Cambridge were sold with settlement dates between August 2009 and March 2010.

The proceedings

[13]     In    September    2009,    Norris Ward    commenced    proceedings    in    the District Court seeking payment of outstanding legal fees.  The Kayes responded with a counterclaim seeking substantial damages for alleged negligence by Norris Ward. The proceedings were accordingly transferred to this court.

[14]     The Kayes now calculate that their losses exceed $3.2 million.  These include losses allegedly suffered on the sale of the Wellington and Cambridge properties, loss of monies invested in the garden centre business, loss of their livelihoods, amounts due under personal guarantees, loss of life assurance policies as a result of being unable to pay premiums, additional financing costs, additional legal costs and general damages for stress and anxiety.

[15]     On 3 May 2012, Faire AJ allocated a three week trial date commencing

8 April 2013.

[16]     In  October  2012,  the  Legal  Services Agency  withdrew  legal  aid  for  the Kayes’ claim.  Norris Ward promptly applied for an order for security for costs and an order staying the proceeding until security was provided.  This application was to be heard before Faire AJ on 28 November 2012 but it did not proceed because the Kayes  consented  to  the  trial  fixture  being  vacated  and  an  order  staying  the proceeding so that they could challenge the withdrawal of legal aid.

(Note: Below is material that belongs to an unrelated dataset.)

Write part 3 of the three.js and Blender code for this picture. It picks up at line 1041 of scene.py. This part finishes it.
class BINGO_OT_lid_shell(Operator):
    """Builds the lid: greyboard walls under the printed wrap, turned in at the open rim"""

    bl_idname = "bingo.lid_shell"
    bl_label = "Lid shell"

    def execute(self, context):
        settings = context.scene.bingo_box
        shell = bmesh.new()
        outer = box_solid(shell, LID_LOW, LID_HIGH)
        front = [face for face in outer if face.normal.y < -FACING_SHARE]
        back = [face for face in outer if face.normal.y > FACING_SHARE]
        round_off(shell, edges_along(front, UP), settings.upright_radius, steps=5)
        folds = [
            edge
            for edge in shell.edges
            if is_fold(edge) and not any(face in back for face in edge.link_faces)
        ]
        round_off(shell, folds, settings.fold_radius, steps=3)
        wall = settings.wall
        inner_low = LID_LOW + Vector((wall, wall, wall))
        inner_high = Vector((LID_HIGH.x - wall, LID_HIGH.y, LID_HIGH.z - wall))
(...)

[17]     The Legal Aid Tribunal has now declined the Kayes’ application for review.

The Kayes intend to appeal against this decision.

[18]     Whether or not legal aid is reinstated, the Kayes wish to pursue their claim. They therefore apply for an order lifting the stay.  Norris Ward does not oppose this application and it is accordingly granted.  The stay having been lifted, I must now deal with Norris Ward’s application for security for costs.

Will the Kayes be able to pay costs if their claim against Norris Ward fails?

[19]     Mr Kayes is in receipt of New Zealand superannuation.   Mrs Kayes  has recently secured employment.  They are living in rented accommodation.  They have no assets other than a car estimated to be worth $10,000.  They have no savings and owe substantial sums to creditors. They do not dispute that they are insolvent.

[20]     The threshold test for making an order for security for costs under r 5.45 of the High Court Rules is clearly met. There is reason to believe that the Kayes will be unable to pay Norris Ward’s costs if they are unsuccessful with their claim.  The sole issue is whether security ought to be ordered in the exercise of my discretion.

Should security for costs be ordered?

[21]     Mr Latton responsibly acknowledged that the Kayes have a good arguable case that Norris Ward breached its retainer and was negligent.  In particular, he concedes that the Kayes may be able to establish that Norris Ward delayed unreasonably in pursuing the claim against Tanner Fitzgerald and gave unrealistic advice about the likely size and timing of recovery.  However, he submits that the losses claimed by the Kayes are excessive and that they are unlikely to recover “any more than a small percentage of the damages they seek”.

[22]     With Mr Kaye’s consent, Mr Latton produced a copy of an offer made on behalf of Norris Ward to settle the claim by paying the Kayes $140,000.  In addition, Norris Ward has written off all outstanding fees and will no longer pursue recovery of these.

[23]     It would be inappropriate for me to express firm views on the merits of the Kayes’ claim.  However, I consider that they are likely to face significant difficulty in establishing that the losses they have claimed were caused by any negligence on the part of Norris Ward.  Norris Ward may have given them false hope about their prospects of making an early recovery of a substantial sum from Tanner Fitzgerald. However, it does not necessarily follow that Norris Ward caused the losses resulting from the failure of the business and the sale of the Wellington and  Cambridge

properties.    Mr Latton may well be right that a substantial portion of the losses claimed are not recoverable from Norris Ward.

[24]     It  seems  clear  that  the  Kayes  are  not  able  to  pay  security  for  costs. Accordingly, if I make an order requiring them to do so, this is likely to prevent them from pursuing their claim.  On the other hand, if I do not make an order for security for costs, it seems equally clear that the Kayes will not be able to pay Norris Ward’s costs if their claim fails.   I must balance these competing interests in deciding whether to make an order for security for costs.

[25]     I have reached the conclusion that an order for security for costs should not be made in this case.  To make such an order would have the effect of denying the Kayes access to the court to have their claim heard.  Although their claim may well be significantly overstated, they do have a good arguable claim in negligence and they may be able to establish that they have suffered loss as a result.  Mr Latton does not argue otherwise.  On the contrary, he concedes that this is the case.  This is why a settlement offer of $140,000 has been made over and above the outstanding legal fees foregone.  In these circumstances, it seems to me that it would be unjust to deny the Kayes access to the court to pursue their legitimate claim.

[26]     Although Norris Ward will be exposed for their costs, it recognises that the Kayes have a good arguable case and that they may be able to recover some of the losses they have claimed.  Norris Ward is therefore prepared to forego its fees and pay $140,000 to settle the Kayes’ claim.  If that offer is not accepted by the Kayes and the matter proceeds to trial, those monies will be available to meet part or all of Norris Ward’s costs of trial.  That sum far exceeds any amount that could reasonably be ordered by way of security for costs in a case like this.

Result

[27]     The order staying the proceeding is lifted by consent.

[28]     The plaintiff’s application for security for costs is declined.

[29]     The  proceeding  is  adjourned  to  a  telephone  conference  at  4.00  pm  on

30 April 2013 before Faire AJ to enable directions to be made for the future conduct of this proceeding, including the allocation of a new trial date.